Ausgehend von ihrer unzutreffenden Beurteilung, der Versagungsgrund des § 10 Abs. 1 Z. 4 FrG liege schon allein aufgrund des unrechtmäßigen Aufenthaltes des Beschwerdeführers vor, hat es die belangte Behörde unterlassen, Feststellungen über die Rechtmäßigkeit des Aufenthaltes des Vaters und der Mutter des Beschwerdeführers im Bundesgebiet zu treffen und ihren Bescheid hiedurch mit inhaltlicher Rechtswidrigkeit belastet. Angemerkt wird in diesem Zusammenhang, daß dem Verwaltungsgerichtshof aus dem Beschwerdeverfahren zur hg. Zl. 95/19/0722 bekannt ist, daß die belangte Behörde mit Bescheid vom 18. Juli 1995 den Antrag der Mutter des Beschwerdeführers auf Erteilung einer Aufenthaltsbewilligung gemäß § 1 Abs. 3 Z. 6 AufG abgewiesen hat, weil sie die Auffassung vertrat, diese sei nach dem Asylgesetz 1991 vorläufig zum Aufenthalt im Bundesgebiet berechtigt.

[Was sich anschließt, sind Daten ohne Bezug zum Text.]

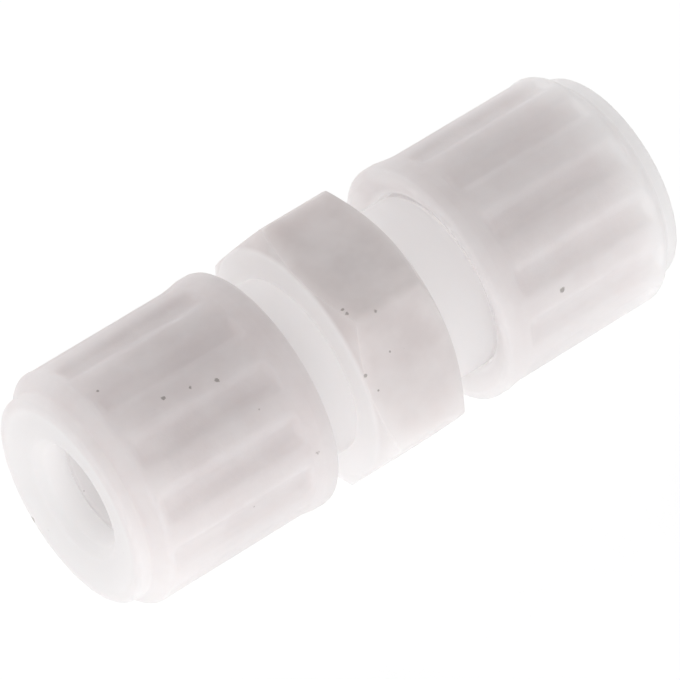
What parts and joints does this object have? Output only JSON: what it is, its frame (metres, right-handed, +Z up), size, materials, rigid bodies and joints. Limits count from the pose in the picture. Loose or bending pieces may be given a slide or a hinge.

Der angefochtene Bescheid ist daher in Ansehung des von der belangten Behörde allein gebrauchten Abweisungsgrundes des § 5 Abs. 1 AufG iVm § 10 Abs. 1 Z. 4 FrG inhaltlich rechtswidrig und war daher gemäß § 42 Abs. 2 Z. 1 VwGG aufzuheben.
Die Kostenentscheidung gründet sich auf die §§ 47 ff VwGG in Verbindung mit der Verordnung BGBl. Nr. 416/1994.
Soweit Entscheidungen des Verwaltungsgerichtshofes zitiert wurden, die in der Amtlichen Sammlung der Erkenntnisse und Beschlüsse dieses Gerichtshofes nicht veröffentlicht sind, wird auf Art. 14 Abs. 4 der Geschäftsordnung des Verwaltungsgerichtshofes, BGBl. Nr. 45/1965, hingewiesen.